TASK DIRECTIONS: Return the records that follow, matching each one exactly.

INPUT FOR THIS TASK:
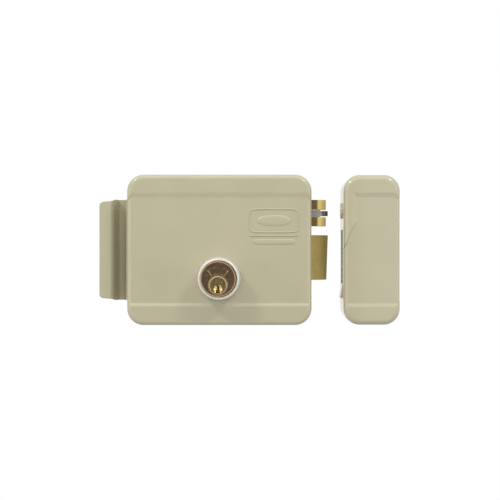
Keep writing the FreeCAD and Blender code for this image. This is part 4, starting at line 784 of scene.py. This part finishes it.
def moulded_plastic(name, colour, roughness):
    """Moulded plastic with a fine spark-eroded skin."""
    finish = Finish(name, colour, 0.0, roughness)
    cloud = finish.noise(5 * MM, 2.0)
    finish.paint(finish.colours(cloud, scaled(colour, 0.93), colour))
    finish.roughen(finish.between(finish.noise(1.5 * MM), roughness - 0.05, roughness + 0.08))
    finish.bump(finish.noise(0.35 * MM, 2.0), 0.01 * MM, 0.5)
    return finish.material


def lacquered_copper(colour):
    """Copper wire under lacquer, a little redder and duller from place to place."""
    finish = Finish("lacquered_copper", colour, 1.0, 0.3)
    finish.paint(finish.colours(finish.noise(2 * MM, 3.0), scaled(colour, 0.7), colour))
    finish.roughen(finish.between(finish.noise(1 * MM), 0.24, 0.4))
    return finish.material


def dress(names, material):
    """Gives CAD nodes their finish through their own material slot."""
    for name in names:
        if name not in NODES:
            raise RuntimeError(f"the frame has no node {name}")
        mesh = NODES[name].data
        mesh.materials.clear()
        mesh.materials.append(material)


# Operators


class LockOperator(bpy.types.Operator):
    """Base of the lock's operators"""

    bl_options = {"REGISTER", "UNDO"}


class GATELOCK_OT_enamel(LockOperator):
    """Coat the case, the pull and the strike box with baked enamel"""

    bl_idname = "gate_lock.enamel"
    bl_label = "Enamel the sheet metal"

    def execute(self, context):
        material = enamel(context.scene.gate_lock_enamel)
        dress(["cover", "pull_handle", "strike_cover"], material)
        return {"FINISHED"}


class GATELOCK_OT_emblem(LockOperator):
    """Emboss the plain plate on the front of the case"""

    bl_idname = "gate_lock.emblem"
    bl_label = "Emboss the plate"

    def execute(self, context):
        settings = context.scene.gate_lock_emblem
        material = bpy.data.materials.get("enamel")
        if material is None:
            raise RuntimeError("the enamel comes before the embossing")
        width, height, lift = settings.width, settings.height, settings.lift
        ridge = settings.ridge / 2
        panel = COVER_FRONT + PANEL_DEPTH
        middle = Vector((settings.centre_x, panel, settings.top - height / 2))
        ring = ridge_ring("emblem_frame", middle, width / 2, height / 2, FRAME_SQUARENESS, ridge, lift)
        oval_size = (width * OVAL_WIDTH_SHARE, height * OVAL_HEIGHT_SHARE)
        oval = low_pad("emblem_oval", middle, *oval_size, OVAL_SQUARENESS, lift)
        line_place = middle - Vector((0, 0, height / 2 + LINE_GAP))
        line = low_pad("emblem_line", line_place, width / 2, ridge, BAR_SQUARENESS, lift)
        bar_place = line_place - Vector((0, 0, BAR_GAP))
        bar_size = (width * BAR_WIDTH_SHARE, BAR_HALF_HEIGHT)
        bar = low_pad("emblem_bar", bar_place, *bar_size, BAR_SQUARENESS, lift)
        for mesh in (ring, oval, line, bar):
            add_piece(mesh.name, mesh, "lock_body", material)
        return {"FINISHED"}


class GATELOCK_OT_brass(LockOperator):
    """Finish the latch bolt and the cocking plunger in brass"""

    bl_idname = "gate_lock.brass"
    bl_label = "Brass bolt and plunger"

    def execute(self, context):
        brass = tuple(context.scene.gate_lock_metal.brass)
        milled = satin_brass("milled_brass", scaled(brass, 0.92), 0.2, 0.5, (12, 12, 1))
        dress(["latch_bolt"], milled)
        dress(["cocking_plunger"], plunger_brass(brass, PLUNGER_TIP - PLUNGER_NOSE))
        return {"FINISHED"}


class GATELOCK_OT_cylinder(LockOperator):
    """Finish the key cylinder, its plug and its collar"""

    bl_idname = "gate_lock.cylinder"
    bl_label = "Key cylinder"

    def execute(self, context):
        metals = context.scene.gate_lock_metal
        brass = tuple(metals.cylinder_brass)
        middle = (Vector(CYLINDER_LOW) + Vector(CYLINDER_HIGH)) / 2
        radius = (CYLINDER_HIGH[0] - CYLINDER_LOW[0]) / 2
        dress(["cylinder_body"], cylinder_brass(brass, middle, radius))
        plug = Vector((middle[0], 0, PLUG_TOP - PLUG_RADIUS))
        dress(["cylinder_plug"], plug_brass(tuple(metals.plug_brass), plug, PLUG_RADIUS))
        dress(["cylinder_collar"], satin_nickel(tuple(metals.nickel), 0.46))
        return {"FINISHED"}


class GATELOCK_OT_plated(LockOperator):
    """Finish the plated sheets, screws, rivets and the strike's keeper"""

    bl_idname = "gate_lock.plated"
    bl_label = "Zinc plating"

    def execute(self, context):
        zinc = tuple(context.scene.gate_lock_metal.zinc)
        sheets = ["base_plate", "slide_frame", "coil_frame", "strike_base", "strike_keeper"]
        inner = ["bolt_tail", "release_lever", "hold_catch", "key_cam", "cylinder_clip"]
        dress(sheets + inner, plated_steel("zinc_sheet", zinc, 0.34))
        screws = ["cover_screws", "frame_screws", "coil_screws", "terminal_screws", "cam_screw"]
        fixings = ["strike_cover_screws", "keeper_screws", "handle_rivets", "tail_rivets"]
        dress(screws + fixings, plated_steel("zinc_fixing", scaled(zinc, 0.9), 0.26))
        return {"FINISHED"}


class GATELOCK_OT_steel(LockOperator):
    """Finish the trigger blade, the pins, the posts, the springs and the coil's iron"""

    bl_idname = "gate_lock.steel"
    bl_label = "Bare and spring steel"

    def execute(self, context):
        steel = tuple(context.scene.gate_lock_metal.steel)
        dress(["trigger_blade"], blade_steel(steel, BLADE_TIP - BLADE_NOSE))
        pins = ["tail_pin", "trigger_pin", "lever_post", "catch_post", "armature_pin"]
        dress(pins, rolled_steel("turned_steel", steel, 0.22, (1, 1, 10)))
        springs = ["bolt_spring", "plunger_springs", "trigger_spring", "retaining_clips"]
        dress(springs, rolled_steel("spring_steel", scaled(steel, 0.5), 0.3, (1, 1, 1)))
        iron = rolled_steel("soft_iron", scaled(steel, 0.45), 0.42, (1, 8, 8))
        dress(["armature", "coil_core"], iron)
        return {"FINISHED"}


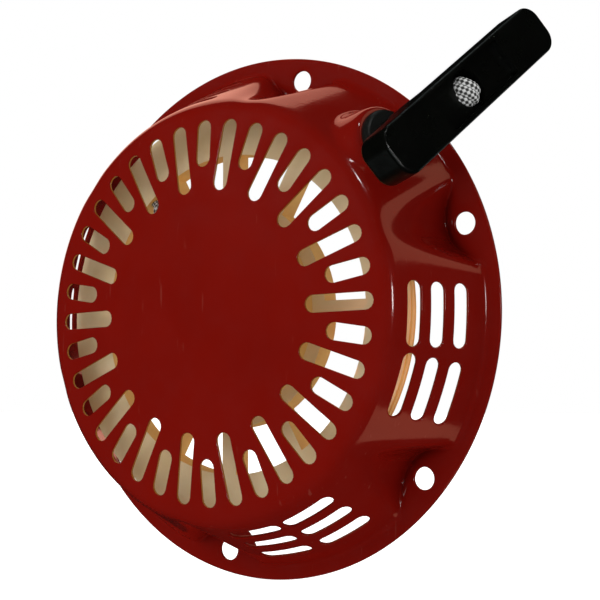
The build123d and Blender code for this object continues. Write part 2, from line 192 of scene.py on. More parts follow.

RESPONSE TO THIS TASK:
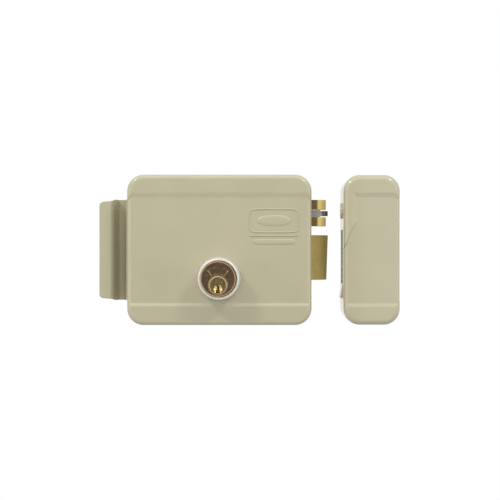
Keep writing the FreeCAD and Blender code for this image. This is part 4, starting at line 784 of scene.py. This part finishes it.
def moulded_plastic(name, colour, roughness):
    """Moulded plastic with a fine spark-eroded skin."""
    finish = Finish(name, colour, 0.0, roughness)
    cloud = finish.noise(5 * MM, 2.0)
    finish.paint(finish.colours(cloud, scaled(colour, 0.93), colour))
    finish.roughen(finish.between(finish.noise(1.5 * MM), roughness - 0.05, roughness + 0.08))
    finish.bump(finish.noise(0.35 * MM, 2.0), 0.01 * MM, 0.5)
    return finish.material


def lacquered_copper(colour):
    """Copper wire under lacquer, a little redder and duller from place to place."""
    finish = Finish("lacquered_copper", colour, 1.0, 0.3)
    finish.paint(finish.colours(finish.noise(2 * MM, 3.0), scaled(colour, 0.7), colour))
    finish.roughen(finish.between(finish.noise(1 * MM), 0.24, 0.4))
    return finish.material


def dress(names, material):
    """Gives CAD nodes their finish through their own material slot."""
    for name in names:
        if name not in NODES:
            raise RuntimeError(f"the frame has no node {name}")
        mesh = NODES[name].data
        mesh.materials.clear()
        mesh.materials.append(material)


# Operators


class LockOperator(bpy.types.Operator):
    """Base of the lock's operators"""

    bl_options = {"REGISTER", "UNDO"}


class GATELOCK_OT_enamel(LockOperator):
    """Coat the case, the pull and the strike box with baked enamel"""

    bl_idname = "gate_lock.enamel"
    bl_label = "Enamel the sheet metal"

    def execute(self, context):
        material = enamel(context.scene.gate_lock_enamel)
        dress(["cover", "pull_handle", "strike_cover"], material)
        return {"FINISHED"}


class GATELOCK_OT_emblem(LockOperator):
    """Emboss the plain plate on the front of the case"""

    bl_idname = "gate_lock.emblem"
    bl_label = "Emboss the plate"

    def execute(self, context):
        settings = context.scene.gate_lock_emblem
        material = bpy.data.materials.get("enamel")
        if material is None:
            raise RuntimeError("the enamel comes before the embossing")
        width, height, lift = settings.width, settings.height, settings.lift
        ridge = settings.ridge / 2
        panel = COVER_FRONT + PANEL_DEPTH
        middle = Vector((settings.centre_x, panel, settings.top - height / 2))
        ring = ridge_ring("emblem_frame", middle, width / 2, height / 2, FRAME_SQUARENESS, ridge, lift)
        oval_size = (width * OVAL_WIDTH_SHARE, height * OVAL_HEIGHT_SHARE)
        oval = low_pad("emblem_oval", middle, *oval_size, OVAL_SQUARENESS, lift)
        line_place = middle - Vector((0, 0, height / 2 + LINE_GAP))
        line = low_pad("emblem_line", line_place, width / 2, ridge, BAR_SQUARENESS, lift)
        bar_place = line_place - Vector((0, 0, BAR_GAP))
        bar_size = (width * BAR_WIDTH_SHARE, BAR_HALF_HEIGHT)
        bar = low_pad("emblem_bar", bar_place, *bar_size, BAR_SQUARENESS, lift)
        for mesh in (ring, oval, line, bar):
            add_piece(mesh.name, mesh, "lock_body", material)
        return {"FINISHED"}


class GATELOCK_OT_brass(LockOperator):
    """Finish the latch bolt and the cocking plunger in brass"""

    bl_idname = "gate_lock.brass"
    bl_label = "Brass bolt and plunger"

    def execute(self, context):
        brass = tuple(context.scene.gate_lock_metal.brass)
        milled = satin_brass("milled_brass", scaled(brass, 0.92), 0.2, 0.5, (12, 12, 1))
        dress(["latch_bolt"], milled)
        dress(["cocking_plunger"], plunger_brass(brass, PLUNGER_TIP - PLUNGER_NOSE))
        return {"FINISHED"}


class GATELOCK_OT_cylinder(LockOperator):
    """Finish the key cylinder, its plug and its collar"""

    bl_idname = "gate_lock.cylinder"
    bl_label = "Key cylinder"

    def execute(self, context):
        metals = context.scene.gate_lock_metal
        brass = tuple(metals.cylinder_brass)
        middle = (Vector(CYLINDER_LOW) + Vector(CYLINDER_HIGH)) / 2
        radius = (CYLINDER_HIGH[0] - CYLINDER_LOW[0]) / 2
        dress(["cylinder_body"], cylinder_brass(brass, middle, radius))
        plug = Vector((middle[0], 0, PLUG_TOP - PLUG_RADIUS))
        dress(["cylinder_plug"], plug_brass(tuple(metals.plug_brass), plug, PLUG_RADIUS))
        dress(["cylinder_collar"], satin_nickel(tuple(metals.nickel), 0.46))
        return {"FINISHED"}


class GATELOCK_OT_plated(LockOperator):
    """Finish the plated sheets, screws, rivets and the strike's keeper"""

    bl_idname = "gate_lock.plated"
    bl_label = "Zinc plating"

    def execute(self, context):
        zinc = tuple(context.scene.gate_lock_metal.zinc)
        sheets = ["base_plate", "slide_frame", "coil_frame", "strike_base", "strike_keeper"]
        inner = ["bolt_tail", "release_lever", "hold_catch", "key_cam", "cylinder_clip"]
        dress(sheets + inner, plated_steel("zinc_sheet", zinc, 0.34))
        screws = ["cover_screws", "frame_screws", "coil_screws", "terminal_screws", "cam_screw"]
        fixings = ["strike_cover_screws", "keeper_screws", "handle_rivets", "tail_rivets"]
        dress(screws + fixings, plated_steel("zinc_fixing", scaled(zinc, 0.9), 0.26))
        return {"FINISHED"}


class GATELOCK_OT_steel(LockOperator):
    """Finish the trigger blade, the pins, the posts, the springs and the coil's iron"""

    bl_idname = "gate_lock.steel"
    bl_label = "Bare and spring steel"

    def execute(self, context):
        steel = tuple(context.scene.gate_lock_metal.steel)
        dress(["trigger_blade"], blade_steel(steel, BLADE_TIP - BLADE_NOSE))
        pins = ["tail_pin", "trigger_pin", "lever_post", "catch_post", "armature_pin"]
        dress(pins, rolled_steel("turned_steel", steel, 0.22, (1, 1, 10)))
        springs = ["bolt_spring", "plunger_springs", "trigger_spring", "retaining_clips"]
        dress(springs, rolled_steel("spring_steel", scaled(steel, 0.5), 0.3, (1, 1, 1)))
        iron = rolled_steel("soft_iron", scaled(steel, 0.45), 0.42, (1, 8, 8))
        dress(["armature", "coil_core"], iron)
        return {"FINISHED"}


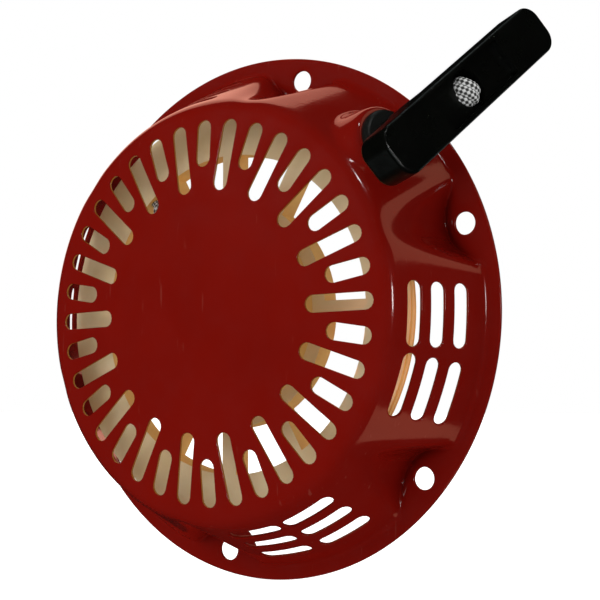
The build123d and Blender code for this object continues. Write part 2, from line 192 of scene.py on. More parts follow.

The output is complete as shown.